Distinguía
Hannah Arendt entre Hommes
de Lettres
e intelectuales. Los primeros herederos del espíritu aristocrático
anterior a la Revolución Francesa se dedicaban al arte, al pensar y
a departir por puro gusto, ajenos a la obligación de laborar
por
las
necesidades
que su posición social les aseguraba.
Los intelectuales, por contra, estaban al servicio de un patrón o un mecenas por
lo que no podían exponer sus pensamientos o
su arte
con total
libertad. Arendt ponía como ejemplo del
primer grupo,
en
la Alemania anterior al nazismo,
a Walter
Benjamin
que peleado con su padre no hizo nada por asegurarse un puesto
académico, lo que le llevó a vivir a salto de mata y a la miseria en la última década de su
vida antes de suicidarse en una habitación de Portbou. Benjamin
no estaba dotado para lo básico, necesitaba ayuda hasta para
prepararse una taza de té. Se
han escrito libros sobre si lo que ocurrió en Portbou fue un
suicidio o un asesinato a cuenta de los esbirros de Stalin. Esto
último, mera especulación. Benjamin tenía los papeles para
atravesar España, embarcar en Lisboa y asilarse en EE UU, que es lo
que hicieron los que le acompañaban en la huida. Benjamin acabó destrozado, tras atravesar los Pirineos, por el delicado estado de su corazón . La
España franquista cerró la frontera. Al
enterarse, un Benjamin desquiciado emocionalmente se atiborró de
morfina y murió 12 horas antes de que la frontera fuese reabierta,
el 26 de septiembre de 1940. Moría el pensador más original de la
Alemania del siglo XX y se perdía la maleta que contenía un
manuscrito original que valía “más que mi
propia vida”.
Hoy
es inviable un Homme
de Lettres,
pues no se sabe de un hijo rico que sea una luminaria. Pero si que
cabe una distinción entre intelectual orgánico (Gramci)
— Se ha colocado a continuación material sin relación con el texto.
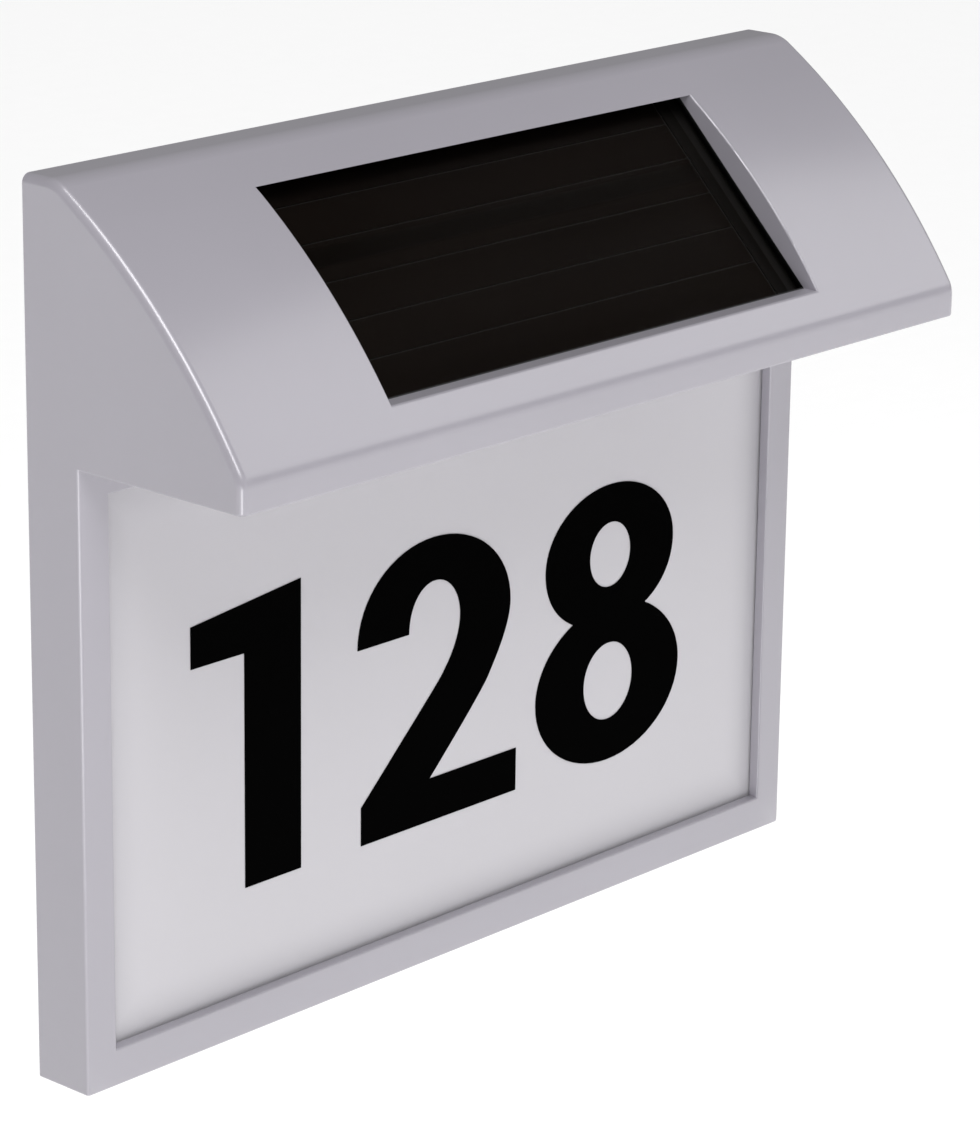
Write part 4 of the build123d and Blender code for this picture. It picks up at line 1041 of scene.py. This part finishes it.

y el que vive del oficio de escribir vendiendo su trabajo a quien lo
compre. La mayor parte de los
que hoy consideramos intelectuales viven de las ubres del Estado o de
instituciones o fundaciones asociadas a partidos. Su
trabajo es parecido a esos postes de madera o metálicos que afianzan
una pared en ruina. Apenas gana uno algo leyéndolos a no ser que lo
que esperamos sea
mantener en firme el corroído edificio mental con el que
descomprendemos el mundo. De los realmente libres hay pocos pero
iluminan e
irritan por igual.
Son
odiados sin tregua, pero es un
odio, que
a sus lectores, nos libera e ilumina.